Reforma Tributária: ampliação das hipóteses de incidência e os desafios da não cumulatividade plena
Com a Reforma Tributária batendo na porta, já em 2026, a implementação do IBS e da CBS redefine de forma significativa o campo de incidência dos tributos sobre o consumo.
Ampliação do conceito de “serviço”
Uma das principais alterações está na ampliação do conceito de serviço, que passa a abranger toda operação que não se enquadre como fornecimento de bem — por exclusão.
Com isso, atividades atualmente fora do alcance do ISS ou do ICMS, como locações de bens móveis, cessões de direito, entre outras, passam a ser tributadas.
Essa nova sistemática adota uma abordagem mais ampla: toda e qualquer operação onerosa com bens ou serviços estará sujeita à incidência do IBS e da CBS.
Isso inclui não apenas compra e venda, mas também permutas, cessões onerosas, arrendamentos e até mesmo doações com contraprestação.
Além disso, a lei estabelece que determinadas operações não onerosas também serão tributadas, desde que expressamente previstas, como:
fornecimento gratuito de bens e serviços entre partes relacionadas;
distribuição de brindes;
devolução de capital com bens que geraram crédito na aquisição.
Situações excetuadas
Com uma base de incidência tão ampla, foi necessário que o legislador excetuasse algumas situações lógicas, como por exemplo:
prestação de serviços por pessoas físicas no âmbito de relação de emprego ou como administradores;
transferências de bens entre estabelecimentos do mesmo contribuinte (em linha com o recente Convênio ICMS 109/2024);
diversas operações financeiras e societárias (com ressalvas);
doações puras, desde que não tenham gerado crédito na entrada, dada a ausência, justamente, do critério oneroso.
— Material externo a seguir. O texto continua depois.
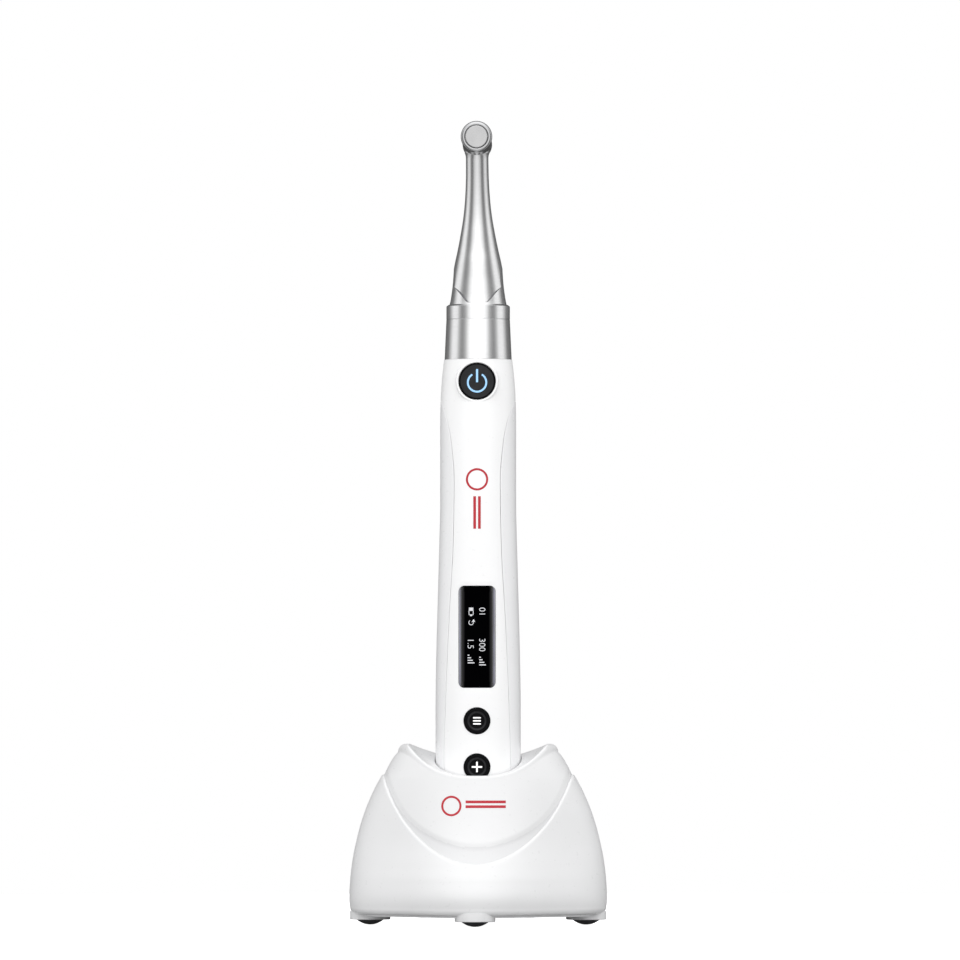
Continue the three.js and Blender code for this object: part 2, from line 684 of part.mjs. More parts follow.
function buildStandBase(group) {
  let plate = standLoft([2.6, 4.4], -STAND_WALL - 0.4, 32);
  const feet = [
    ['left', -FOOT_PITCH_X, 0], ['right', FOOT_PITCH_X, 0],
    ['front', 0, -FOOT_PITCH_Y], ['back', 0, FOOT_PITCH_Y],
  ];
  for (const [, x, y] of feet) {
    plate = plate.add(rod(BOSS_RADIUS, BOSS_BOTTOM, SKIRT_BOTTOM - GAP, 24).translate(x, y, 0));
  }
  for (const [, x, y] of feet) {
    plate = plate.subtract(rod(2.0 + GAP, 0, 3.4, 12).translate(x, y, 0));
  }
  let ballast = plateXY(roundedOutline(46, 32, 6), 4.6, 8.6, 4);
  for (const [label, x, y] of SCREWS) {
    plate = plate.subtract(rod(2.4, 0, 3.5, 12).translate(x, y, 0));
    plate = plate.subtract(rod(1.3, 0, 6, 12).translate(x, y, 0));
    ballast = ballast.subtract(rod(1.3, 0, 12, 12).translate(x, y, 0));
    const screw = turned(
      [[0, 2.3], [2.0, 2.3], [2.2, 2.5], [2.2, 3.35], [1.1, 3.35], [1.1, 9.4], [0, 9.8]],
      12
    ).subtract(block(3.2, 0.5, 0.8, 0, 0, 2.3)).subtract(block(0.5, 3.2, 0.8, 0, 0, 2.3));
    add(group, `base_screw_${label}`, screw.translate(x, y, 0), STEEL);
  }
  add(group, 'bottom_plate', plate, WHITE);
  for (const [label, x, y] of feet) {
    const foot = turned(
      [
        [0, 0], [1.6, 0], [3.0, 0.45], [3.9, 1.1], [FOOT_RADIUS, BOSS_BOTTOM - GAP],
        [2.0, BOSS_BOTTOM - GAP], [2.0, 3.2], [0, 3.2],
      ],
      16
    );
    add(group, `foot_${label}`, foot.translate(x, y, 0), RUBBER);
  }
  add(group, 'ballast_plate', ballast, STEEL);
  const board = block(24, 20, 1.4, 0, 0, 12.6);
  add(group, 'charge_board', board, BOARD);
  for (const [side, label] of [[-1, 'left'], [1, 'right']]) {
    const pin = turned(
      [[0, 14.4], [1.8, 14.4], [1.8, 15.2], [1.0, 15.2], [1.0, 19.6], [0.6, 20.2], [0, 20.2]],
      16
    );
    add(group, `charge_pin_${label}`, pin.translate(side * CONTACT_X, 0, 0), BRASS);
  }
  const inlet = block(11, 9, 8, 0, 24, INLET_Z).add(rodY(3.7, 28, 34.4, 24).translate(0, 0, INLET_Z))
    .subtract(rodY(2.75, 24, 40, 16).translate(0, 0, INLET_Z))
    .add(rodY(0.7, 23, 33, 8).translate(0, 0, INLET_Z));
  add(group, 'power_inlet', inlet, POLYMER);
}

buildHandle(parts);
buildControls(parts);
buildMotor(parts);
buildNeckShell(parts);
buildHeadParts(parts);
buildDriveTrain(parts);
buildSleeve(parts);
buildStandShells(parts);
buildStandBase(parts);

export default parts;
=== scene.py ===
"""Looks of a cordless endodontic motor on its charging stand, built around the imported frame."""
import json
import math

import bmesh
import bpy
from mathutils import Matrix, Vector


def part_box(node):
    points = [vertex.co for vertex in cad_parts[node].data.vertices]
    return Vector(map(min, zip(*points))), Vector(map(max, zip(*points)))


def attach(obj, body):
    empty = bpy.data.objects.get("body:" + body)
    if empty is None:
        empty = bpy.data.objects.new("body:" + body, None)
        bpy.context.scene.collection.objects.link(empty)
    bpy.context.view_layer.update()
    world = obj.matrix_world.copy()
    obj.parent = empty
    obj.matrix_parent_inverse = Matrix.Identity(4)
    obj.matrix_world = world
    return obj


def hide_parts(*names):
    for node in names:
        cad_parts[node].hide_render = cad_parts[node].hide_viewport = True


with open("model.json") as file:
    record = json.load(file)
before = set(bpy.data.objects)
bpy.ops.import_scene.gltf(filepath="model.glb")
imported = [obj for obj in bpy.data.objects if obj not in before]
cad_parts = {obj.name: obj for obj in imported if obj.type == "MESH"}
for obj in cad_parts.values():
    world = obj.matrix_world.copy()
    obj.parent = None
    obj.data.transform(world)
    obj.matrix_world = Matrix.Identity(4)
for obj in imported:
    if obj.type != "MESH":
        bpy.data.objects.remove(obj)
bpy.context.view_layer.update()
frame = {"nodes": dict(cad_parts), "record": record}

# ------------------------------------------------------------------ sizes, in millimetres

MM = 0.001
HANDLE_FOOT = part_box("end_cap")[0].z / MM
CAP_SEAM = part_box("rear_shell")[0].z / MM
HANDLE_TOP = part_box("front_cover")[1].z / MM
TOP_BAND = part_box("rear_shell")[1].z / MM + 0.15
SEAM_GAP = 0.13
PANEL = 1.5                  # wall of the handle's shells
ROUNDED_EDGE = 0.32          # width of the rear shell's rounded edge
EDGE_PULL = 0.16             # how far that edge is pulled in
SMALL_BUTTON_RADIUS = 3.85
POWER_BUTTON_RADIUS = 5.35
BUTTON_RADII = {
    "program_button": SMALL_BUTTON_RADIUS, "plus_button": SMALL_BUTTON_RADIUS,
    "minus_button": SMALL_BUTTON_RADIUS, "power_button": POWER_BUTTON_RADIUS,
}
CONTACT_X = 4.5              # charging contacts and pins, from the middle
FIGURE_SIZE = 2.65
UPPER_LINE = 0.66            # x of the two lines of the readout
LOWER_LINE = -2.75
MARK_STROKE = 0.62

SLEEVE_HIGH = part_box("sleeve")[1].z / MM
COLLAR_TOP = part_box("collar_ring")[1].z / MM + 0.6
RING_LOW, RING_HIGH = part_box("head_cap_ring")
HEAD_Z = (RING_LOW.z + RING_HIGH.z) / 2 / MM
HEAD_RADIUS = (RING_HIGH.z - RING_LOW.z) / 2 / MM + 0.05
LEAN = math.radians(14)
BEND_Z = 187.0
HEAD_Y = -(HEAD_Z - BEND_Z) * math.tan(LEAN)
HEAD_TILT = math.radians(-10)
BLANK_TOP = 195.2            # the turned blank ends here on the neck

STAND_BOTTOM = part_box("base_shell")[0].z / MM
POCKET_CLEARANCE = 0.6
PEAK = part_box("cradle")[1].z / MM
FRONT_RIM = 44.1
BACK_RIM = 48.6
RIM_HALF_WIDTH = 20.5
SEAM_HALF_WIDTH = 28.6
BULGE_HALF_WIDTH = 27.4
POCKET_SECTION = 45          # the pocket keeps the handle's section at this height above it
STAND_WALL = 2.0
LOBE = 0.13
STAND_COLUMNS = 288
CRADLE_INSET = -0.3          # the cradle's face lies this far behind the stand's outline
BOSS_RADIUS = 6.0
INLET_Z = 11.0
FLOOR_RADIUS = 450


# ------------------------------------------------------------------ small maths

def lerp(a, b, t):
    return a + (b - a) * t


def clamp(value, low=0.0, high=1.0):
    return max(low, min(high, value))


def smooth(low, high, value):
    t = clamp((value - low) / (high - low))
    return t * t * (3 - 2 * t)


def power(value, exponent):
    return math.copysign(abs(value) ** exponent, value)


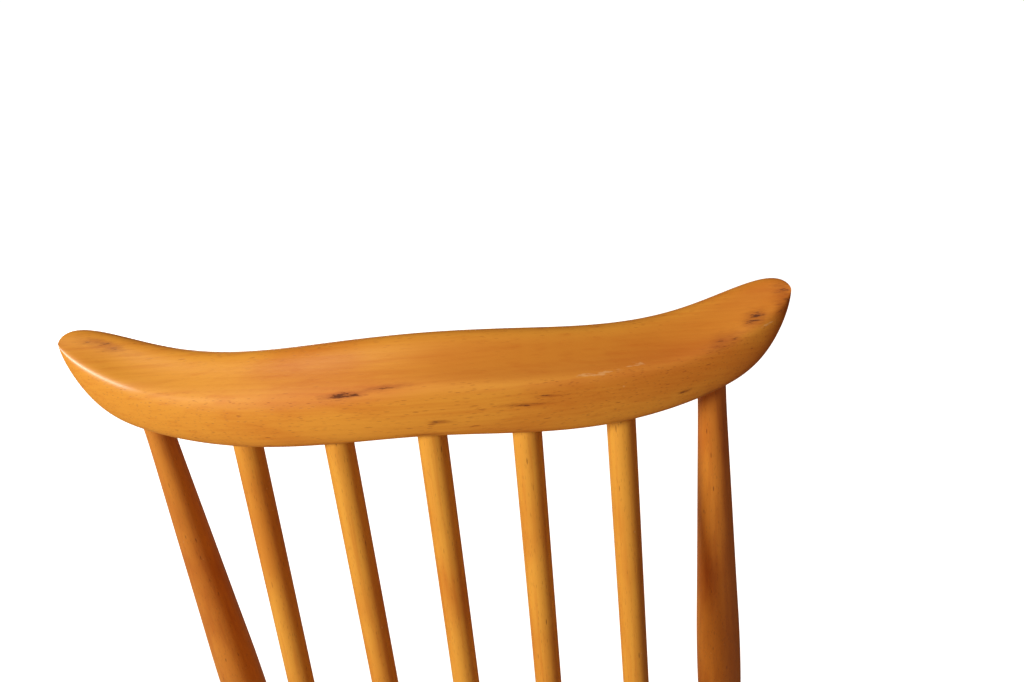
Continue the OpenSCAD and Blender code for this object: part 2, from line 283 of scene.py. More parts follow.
class Graph:
    """Adds nodes to one tree and joins them."""

    def __init__(self, tree):
        self.tree = tree

    def add(self, kind, settings=None, sockets=None, output=0):
        node = self.tree.nodes.new(kind)
        for name, value in (settings or {}).items():
            setattr(node, name, value)
        for key, value in (sockets or {}).items():
            self.feed(node.inputs[key], value)
        return Wire(self, node.outputs[output]) if node.outputs else None

    def feed(self, socket, value):
        if isinstance(value, Wire):
            self.tree.links.new(value.socket, socket)
        elif hasattr(value, "__len__") and socket.type == "RGBA" and len(value) == 3:
            socket.default_value = (*value, 1)
        else:
            socket.default_value = value

    def scaled(self, vector, factors):
        return self.add("ShaderNodeVectorMath", {"operation": "MULTIPLY"}, {0: vector, 1: factors})

    def moved(self, vector, step):
        return self.add("ShaderNodeVectorMath", {"operation": "ADD"}, {0: vector, 1: step})

    def noise(self, vector, detail=2.0, roughness=0.5):
        return self.add(
            "ShaderNodeTexNoise",
            sockets={"Vector": vector, "Scale": 1.0, "Detail": detail, "Roughness": roughness},
        )

    def step(self, value, low, high, to_low=0.0, to_high=1.0):
        """An eased step from to_low to to_high as the value goes from low to high."""
        return self.add(
            "ShaderNodeMapRange",
            {"interpolation_type": "SMOOTHSTEP"},
            {0: value, 1: low, 2: high, 3: to_low, 4: to_high},
        )

    def blend(self, first, second, share):
        """A mix of two colours with the given share of the second one."""
        return self.add(
            "ShaderNodeMix",
            {"data_type": "RGBA", "blend_type": "MIX", "clamp_factor": True},
            {0: share, 6: first, 7: second},
            output=2,
        )

    def xyz(self, vector):
        split = self.tree.nodes.new("ShaderNodeSeparateXYZ")
        self.feed(split.inputs[0], vector)
        return [Wire(self, socket) for socket in split.outputs]


def srgb(red, green, blue):
    """A colour given in display values of 0 to 255, as the linear one that a shader takes."""
    values = [c / 255 for c in (red, green, blue)]
    return tuple(c / 12.92 if c <= 0.04045 else ((c + 0.055) / 1.055) ** 2.4 for c in values)


# ------------------------------------------------------------------ finishes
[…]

Desafios da não cumulatividade plena
No campo da não cumulatividade, embora a lei prometa um sistema neutro, na prática há imposições restritivas relevantes.
O crédito não se aplica, por exemplo, a bens e serviços de uso ou consumo pessoal, exceto em hipóteses específicas previstas no art. 57 da LC 214/2025 — como:
EPI;
alimentação no local de trabalho;
benefícios previstos em convenção coletiva.
Questões em aberto
Esse ponto levanta discussões relevantes:
Até que ponto essas exceções garantem a neutralidade prometida?
Como tratar situações em que determinados bens, embora não sejam de uso pessoal, são essenciais à qualidade da atividade econômica — como obras de arte e mobiliário refinado em hotéis de luxo, que compõem a experiência ofertada ao cliente e impactam diretamente a base de cálculo do tributo?
Além disso, as hipóteses excetuadas muitas vezes não contemplam todas as empresas, representando um potencial problema sob a ótica da neutralidade.
Por exemplo: para não ser considerada bem de consumo pessoal, a alimentação no local de trabalho fornecida tem que ser produzida pelo empregador.
Na prática, diversas empresas — ainda que possuam refeitórios — terceirizam esse serviço. Esses casos carecem de regulamentação, gerando insegurança nas mudanças advindas com a LC 214/2025.
Conclusão
A nova sistemática traz avanços importantes, mas também zonas cinzentas que exigirão interpretação cuidadosa.
A neutralidade plena ainda é uma expectativa — e o contribuinte precisa estar atento às exceções e limitações para garantir o compliance com essas alterações.